“Esta mãe foi uma incubadora viva. Doou o corpo ao seu filho”. Foi desta forma que Gonçalo Cordeiro Ferreira, responsável pela comissão de ética do Centro Hospitalar Lisboa Central, descreveu o milagre que viveram na instituição nos últimos meses e homenageou a mulher de 37 anos que já não pode conhecer o filho. O ambiente continua a ser de muita emoção entre os médicos e enfermeiros da MAC e do Hospital de S. José que ao longo das últimas 15 semanas acompanharam a gravidez de uma mulher a quem foi declarada a morte cerebral no dia 20 de Fevereiro. O bebé nasceu ontem à tarde de cesariana. Esta manhã, numa conferência de imprensa no Hospital de S. José, em Lisboa, a equipa explicou que a mulher de 37 anos foi desligada das máquinas logo após o parto e o corpo foi entregue à família.
O recém-nascido, com 32 semanas e 2,350 kg, foi transferido para a Unidade de Cuidados Intensivos Neonatais da Maternidade Alfredo da Costa. Ainda não respira sozinho, pelo que está numa incubadora. Os médicos indicaram que se estável e não há indícios de más formações. “Estamos numa viagem. Há todo um percurso a percorrer ainda”, disse a neonatologista da MAC Teresa Tomé.
Como qualquer prematuro, a criança deverá permanecer internada até às 35 semanas. Outro critério para alta hospitalar de um recém-nascido é ter atingido 1,800 kg, sendo que o peso do bebé já não é neste momento uma preocupação para a equipa. Terá de conseguir respirar sem ventilação e alimentar-se com autonomia para ir para casa com a família.
Ministério Público assegurou tutela mas família manifestou vontade de ficar com a criança
A equipa do Centro Hospitalar Lisboa Central explicou que o Ministério Público foi chamado a intervir desde o primeiro momento, ao abrigo da lei de proteção de crianças e jovens em risco. Quando foi estabelecida a morte cerebral, foi de imediato declarado o óbito e foi decidido manter a mulher em suporte de vida avançado como aconteceria numa situação de doação de órgãos. Foi nessa primeira avaliação que os médicos perceberam que o feto, na altura nas 17 semanas de gestação, continuava com bons sinais vitais e aparentemente não sofrera um impacto da falência cerebral que acabou por ser fatal para a mãe.
Gonçalo Cordeiro Ferreira, responsável pela comissão de ética do centro hospitalar, explica que nestas situações, e uma vez que já tinha passado o tempo legal para uma interrupção da gravidez e a mãe manifestou sempre vontade de ter o filho, foi decidido prosseguir com a gestação.

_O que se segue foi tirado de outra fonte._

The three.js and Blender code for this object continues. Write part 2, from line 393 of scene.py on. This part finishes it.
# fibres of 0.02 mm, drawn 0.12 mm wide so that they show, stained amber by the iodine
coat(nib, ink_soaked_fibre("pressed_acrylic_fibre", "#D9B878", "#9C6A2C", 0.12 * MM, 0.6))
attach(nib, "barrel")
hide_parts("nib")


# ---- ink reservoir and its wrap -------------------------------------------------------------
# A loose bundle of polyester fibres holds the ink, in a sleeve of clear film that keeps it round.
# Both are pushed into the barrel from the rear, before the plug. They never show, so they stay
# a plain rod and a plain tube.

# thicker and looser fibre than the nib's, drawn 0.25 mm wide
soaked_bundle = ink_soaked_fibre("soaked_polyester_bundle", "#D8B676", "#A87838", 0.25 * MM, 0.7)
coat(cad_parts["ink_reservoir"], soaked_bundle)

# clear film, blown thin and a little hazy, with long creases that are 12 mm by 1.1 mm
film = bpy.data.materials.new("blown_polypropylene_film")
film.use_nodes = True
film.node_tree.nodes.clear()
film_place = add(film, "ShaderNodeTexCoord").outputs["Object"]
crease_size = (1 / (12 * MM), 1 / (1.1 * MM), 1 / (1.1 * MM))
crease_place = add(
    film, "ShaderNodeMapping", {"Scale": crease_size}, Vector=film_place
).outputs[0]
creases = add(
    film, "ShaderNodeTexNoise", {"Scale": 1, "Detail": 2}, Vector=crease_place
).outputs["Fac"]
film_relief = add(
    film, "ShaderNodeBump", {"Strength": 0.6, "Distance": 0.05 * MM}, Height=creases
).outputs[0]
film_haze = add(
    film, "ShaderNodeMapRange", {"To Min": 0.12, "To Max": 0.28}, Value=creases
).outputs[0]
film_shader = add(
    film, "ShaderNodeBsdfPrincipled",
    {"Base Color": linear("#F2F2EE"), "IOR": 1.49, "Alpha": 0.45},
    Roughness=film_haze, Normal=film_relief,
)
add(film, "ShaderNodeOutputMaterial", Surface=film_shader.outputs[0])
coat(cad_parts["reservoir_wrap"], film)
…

A situação foi comunicada ao Ministério Público, que “aceitou tutelar a vida fetal” enquanto não houvesse uma tomada de posição por parte da família. Os responsáveis garantiram contudo que nunca houve qualquer objeção por parte dos familiares, a quem a criança será entregue após a alta. Do ponto de vista jurídico, contudo, foram estes os trâmites seguidos. “Uma criança não é propriedade dos pais”, lembrou Cordeiro Ferreira.
“A nossa preocupação era que a vida acontecesse e a vida aconteceu”, sublinhou Ana Escoval, presidente do Conselho de Administração do Centro Hospitalar Lisboa Central.